Espérance de vie et tourisme

Le peuple français se félicitait avec raison d’avoir l’espérance de vie à la naissance la plus élevée d’Europe et l’une des meilleures du monde.

Voilà qu’une enquête de l’INED vient ternir cette belle image. Ces enquêteurs briseurs de rêve ont eu la malveillante idée d’introduire le paramètre de qualité de vie dans l’évaluation des exploits sanitaires des nations. Et patatras, voilà que la France n’arrive désormais qu’en onzième position en Europe et je n’ose même pas imaginer sa place dans le monde…

On vivrait donc vieux, mais malades ou tristes.

Mauvaise pour notre orgueil national, cette nouvelle est excellente pour le clinicien que je suis. Désormais, un chiffre ne devrait plus suffire à établir la vérité clinique. Puisque l’énumération des années écoulées entre le premier et le dernier souffle de vie ne sont plus le label officiel de la bonne santé, nous pouvons espérer que les chiffres perdront progressivement leur monopole sémiologique.

Ainsi les baisses de chiffres tensionnels, glycémiques, lipidiques ou PSAïques ne seront plus les seuls critères de la réussite médicale, encore faudra-t-il prouver l’impact de ces décroissances sur la quantité et la qualité de vie.

Ces nouvelles évaluations qualitatives seront-elles réellement moins factices et moins manipulables que les traditionnelles évaluations numériques ? On peut en douter…

Je pense à ces nombreuses personnes âgées, venues me voir, angoissées à l’idée de leur prochain départ pour les Indes ou le Pérou, car elles avaient eu la malencontreuse idée de succomber à la mercatique du voyage organisé part leur mutuelle de santé. Certaines me suppliaient de faire un certificat médical les dispensant de ces départs vers l’inconnu, même si mon acte illicite risquait de nuire à l’industrie du tourisme.

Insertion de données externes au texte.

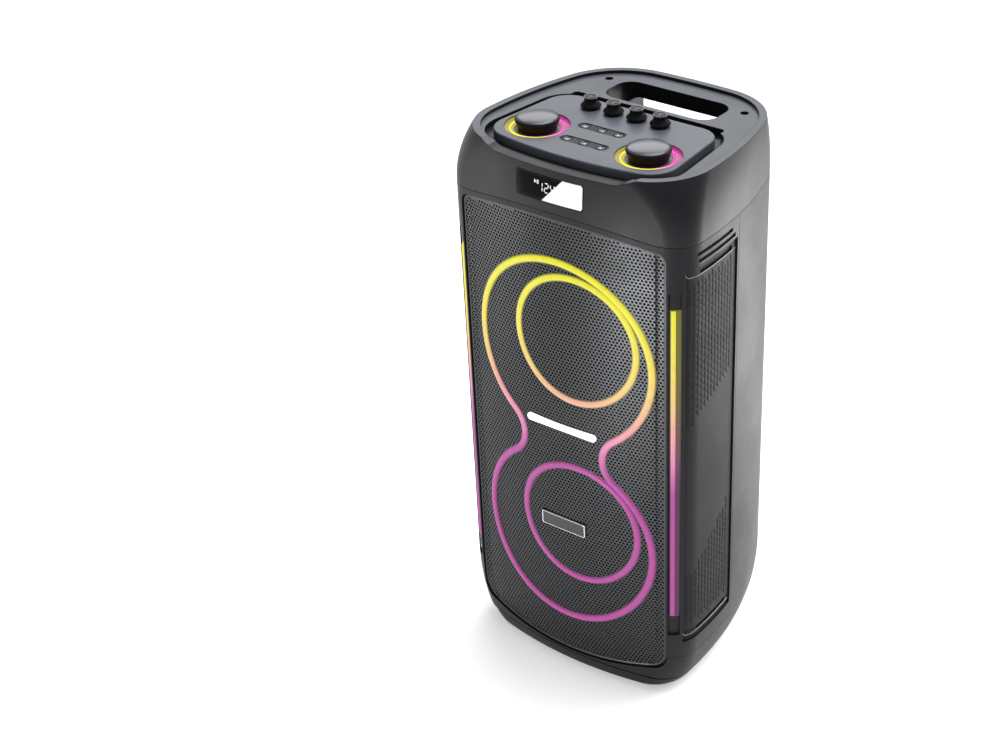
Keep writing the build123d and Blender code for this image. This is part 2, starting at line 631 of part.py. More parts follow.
def connector_plate():
    """Recessed plate that carries the sockets and the switch."""
    plate = on_back(0, PLATE_Z) * extrude(RectangleRounded(*PLATE_SIZE, 8), PLATE_Y[0] - PLATE_Y[1])
    for x, z in MIC_JACKS:
        plate -= on_back(x, z) * Cylinder(6.0, 20)
    plate -= on_back(*AUX_JACK) * Cylinder(4.0, 20)
    plate -= on_back(*INLET) * Box(24, 17, 20)
    plate -= on_back(*ROCKER) * Box(21.4, 15.4, 20)
    return plate


def jack_socket(x, z, bore, length, barrel, nut):
    """Panel jack: threaded barrel through the plate, nut outside, body inside."""
    lip = 3.0
    socket = Pos(0, 0, lip - length / 2 - 1.5) * Cylinder(barrel - 0.1, length + 3)
    socket += Pos(0, 0, -length / 2 - PLATE_Y[1] + PLATE_Y[0]) * Box(2 * nut, 2 * nut, length - 8)
    socket += Pos(0, 0, lip / 2) * extrude(RegularPolygon(nut, 6), lip / 2, both=True)
    socket -= Pos(0, 0, lip - length / 2 + 1) * Cylinder(bore, length + 2)
    return on_back(x, z) * socket


def power_inlet():
    """Two-pin inlet: oval cavity with two round pins."""
    shell = Pos(0, 0, -7) * Box(23.4, 16.4, 18) + Pos(0, 0, 1) * Box(28, 21, 2)
    shell -= extrude(Pos(0, 0, -13) * pill(20, 9.4), 20)
    for side in (-1, 1):
        shell += Pos(side * 4.3, 0, -8) * Cylinder(1.2, 12)
    return on_back(*INLET) * shell


def switch_housing():
    """Frame of the rocker switch, with the holes for its pivot."""
    frame = Pos(0, 0, -7) * Box(20.8, 14.8, 16) + Pos(0, 0, 1) * Box(25, 19, 2)
    frame -= Box(18.4, 12.4, 22)
    frame -= Rot(90, 0, 0) * Cylinder(PIVOT_R + PIVOT_CLEARANCE, 16.0)
    return on_back(*ROCKER) * frame


def switch_rocker():
    """Rocker, tipped to its off side; it turns about its middle."""
    profile = [(-8.2, 3.2), (0, 1.6), (8.2, 3.2), (7.4, -3.5), (-7.4, -3.5)]
    rocker = extrude(Plane.YZ * make_face(Polyline(*profile, close=True)), 5.9, both=True)
    rocker = fillet(rocker.edges().filter_by(Axis.X).group_by(Axis.Z)[-1], 0.8)
    rocker += Rot(0, 90, 0) * Cylinder(PIVOT_R, 14.4)
    return on_back(*ROCKER) * Rot(0, 0, 90) * Rot(ROCKER_TILT, 0, 0) * rocker


def amplifier_board():
    """Amplifier board with its finned heat sink."""
    half, near = AMPLIFIER_HALF, AMPLIFIER_Y
    board = block((-half[0], half[0]), (near, near + 1.6), (PLATE_Z - half[1], PLATE_Z + half[1]))
    board += block((-30, 30), (near - 12, near + 0.1), (PLATE_Z - 25, PLATE_Z - 21))
    for step in range(FINS):
        x = -28 + FIN_PITCH * step
        board += block((x, x + 2), (near - FIN_DEPTH, near + 0.1), (PLATE_Z - 30, PLATE_Z + 30))
    return board


def battery_pack():
    low = BASE_BOTTOM + FLOOR_SHEET
    pack = block((-BATTERY_HALF, BATTERY_HALF), BATTERY_Y, (low, low + BATTERY_HEIGHT))
    return fillet(pack.edges(), 3)


def bass_port():
    """Flared tube that opens through the back."""
    tube = Cylinder(PORT_R[1], PORT_LENGTH) - Cylinder(PORT_R[0], PORT_LENGTH + 2)
    place = Plane(origin=(0, BACK_Y - 1.5, PORT_Z), x_dir=(-1, 0, 0), z_dir=(0, 1, 0))
    return place * Pos(0, 0, -PORT_LENGTH / 2) * tube


def case_screws():
    """Screws: two in the deck and four round the connector plate."""
    screws = []
    for side in (-1, 1):
        screws.append(rod(SCREW_HEAD_R, DECK_Z - 8, DECK_Z - 5, side * CAP_SCREW[0], CAP_SCREW[1]))
        for z in (PLATE_Z - PLATE_SCREW[1], PLATE_Z + PLATE_SCREW[1]):
            head = Pos(0, 0, 1.1) * Cylinder(SCREW_HEAD_R, 2.2)
            screws.append(on_back(side * PLATE_SCREW[0], z) * head)
    return Compound(children=screws)


# ---------------------------------------------------------------- write the parts
def build():
    parts = {}
    middle = middle_form() - middle_form(WALL)
    foot_skin = foot_form() - foot_form(WALL)
    cap = cap_form()
    parts["front_frame"] = front_frame(middle, foot_skin, cap - cap_form(WALL))
    parts["rear_shell"] = rear_shell(middle, foot_skin)
    parts["top_cap"] = top_cap(cap, cap_form(WALL))
    parts["control_panel"] = control_panel()
    parts["base_moulding"] = base_moulding()
    parts["foot_plinth"] = foot_plinth()
    parts["front_grille"] = front_grille()
    parts["baffle_board"] = baffle_board()
    parts["loop_light"] = loop_light()
    parts["strobe_light"] = strobe_light()
    parts["badge_plate"] = badge_plate()
    parts["display_window"] = display_window(cap)
    parts["control_board"] = control_board()
    for side, hand in ((-1, "left"), (1, "right")):
        parts[f"side_insert_{hand}"] = side_insert(side)
        parts[f"light_bar_{hand}"] = light_bar(side)
        parts[f"large_knob_{hand}"] = large_knob(side * KNOB_X)
        parts[f"knob_light_{hand}"] = knob_light(side * KNOB_X)
        parts[f"encoder_{hand}"] = control_pot(side * KNOB_X, KNOB_Y, 7.0, WELL_FLOOR - 4)
        parts[f"foot_front_{hand}"] = foot(side * FOOT_X, FOOT_Y[0])
        parts[f"foot_rear_{hand}"] = foot(side * FOOT_X * 0.8, FOOT_Y[1])
    for index, x in enumerate(SMALL_X, 1):
        parts[f"small_knob_{index}"] = small_knob(x)
        parts[f"small_pot_{index}"] = control_pot(x, SMALL_Y, 5.5, WELL_FLOOR - 4)
    for index, (x, y) in enumerate(button_places(), 1):
        parts[f"push_button_{index}"] = push_button(x, y)
    for z, level in zip(WOOFER_Z, ("lower", "upper")):
        parts[f"ring_light_{level}"] = ring_light(z)
        parts[f"woofer_basket_{level}"] = woofer_place(z) * woofer_basket()
        parts[f"woofer_cone_{level}"] = woofer_place(z) * woofer_cone()
        parts[f"woofer_surround_{level}"] = woofer_place(z) * woofer_surround()
    parts["connector_plate"] = connector_plate()
    for index, (x, z) in enumerate(MIC_JACKS, 1):
        parts[f"mic_jack_{index}"] = jack_socket(x, z, JACK_BORE_R, JACK_LENGTH, 6.0, 8.5)
    parts["aux_jack"] = jack_socket(*AUX_JACK, AUX_BORE_R, AUX_LENGTH, 4.0, 5.5)
    parts["power_inlet"] = power_inlet()
    parts["switch_housing"] = switch_housing()
    parts["switch_rocker"] = switch_rocker()
    parts["amplifier_board"] = amplifier_board()
    parts["battery_pack"] = battery_pack()
    parts["bass_port"] = bass_port()
    parts["case_screws"] = case_screws()
    return parts


os.makedirs("parts", exist_ok=True)
for node, shape in build().items():
    export_step(shape, f"parts/{node}.step")
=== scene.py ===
"""Looks of the party speaker: grille, lights, display, knobs and materials round the CAD frame."""
import json
import math

import bmesh
import bpy
from mathutils import Matrix, Vector


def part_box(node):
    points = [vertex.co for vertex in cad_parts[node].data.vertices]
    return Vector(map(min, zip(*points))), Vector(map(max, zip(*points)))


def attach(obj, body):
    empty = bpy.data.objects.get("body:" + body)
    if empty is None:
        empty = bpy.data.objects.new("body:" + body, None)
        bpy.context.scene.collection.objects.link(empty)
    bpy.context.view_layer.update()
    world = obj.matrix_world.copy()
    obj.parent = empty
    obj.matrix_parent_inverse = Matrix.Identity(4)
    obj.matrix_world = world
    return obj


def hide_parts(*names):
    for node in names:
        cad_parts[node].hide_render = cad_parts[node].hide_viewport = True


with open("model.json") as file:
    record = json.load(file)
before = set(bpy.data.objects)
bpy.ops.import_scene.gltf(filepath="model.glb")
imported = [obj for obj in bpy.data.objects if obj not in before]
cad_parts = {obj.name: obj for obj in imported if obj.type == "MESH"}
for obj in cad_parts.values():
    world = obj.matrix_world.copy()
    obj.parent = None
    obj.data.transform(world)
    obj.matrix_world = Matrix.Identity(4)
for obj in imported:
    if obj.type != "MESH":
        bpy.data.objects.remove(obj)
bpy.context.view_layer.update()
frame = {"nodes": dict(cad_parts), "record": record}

nodes = frame["nodes"]

# -------------------- forms shared with the CAD, metres
FRONT_BOW = 0.500         # radius of the bowed front
SIDE_BOW = 0.500          # radius of the bowed sides
SIDE_CREST_Y = -0.080     # where the sides are widest
CORNER_R = 0.037          # front corner radius
CAP_Z = 0.616             # seam under the cap
RIM_Z = 0.685             # top of the rim
RIM_FRONT = 0.005         # the cap's front leans in this far at the rim
ROUND_Z = 0.104           # the base rounds in below this height
FLOOR_SIDE = 0.032        # how far the foot lies inside the plan at the sides
FLOOR_FRONT = 0.011       # and at the front
FLOOR_CORNER = 0.050      # front corner radius at the floor
GRILLE_DEPTH = 0.003      # the grille lies this far behind the frame's face
GRILLE_FACE = GRILLE_DEPTH + 0.0001  # face of the perforated sheet, where the lights and plates sit
INSERT_DEPTH = 0.0025     # the side panels lie this far inside the sides

frame_low, frame_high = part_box("front_frame")
FRONT_Y = frame_low.y
HALF_WIDTH = frame_high.x
SIDES = ((-1, "left"), (1, "right"))

# -------------------- colours, linear
BODY = (0.0105, 0.0108, 0.0125)
CAP = (0.0115, 0.0118, 0.0135)
INSERT = (0.0065, 0.0066, 0.0080)
# paler colour painted on the upward faces of the deck and the rim: a painted sheen of the overhead light
PANEL = (0.092, 0.100, 0.120)
DECK_SHEEN_COLOUR = (0.098, 0.105, 0.122)
SHEEN_LEVEL = 0.6800       # painted sheen on upward faces above this height, the deck and the rim; the gutter lies under it
METAL = (0.031, 0.032, 0.034)
BLACK = (0.006, 0.006, 0.007)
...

Si le tourisme du troisième âge était défini comme critère de « qualité de vie », il se trouverait des manipulateurs capables de produire du tourisme à la chaîne, pour améliorer les indicateurs sanitaires. Pour que le critère touristique soit scientifiquement validé, il faudrait le moduler en indiquant si le voyage a été réalisé avec la joie au cœur ou avec la peur au ventre.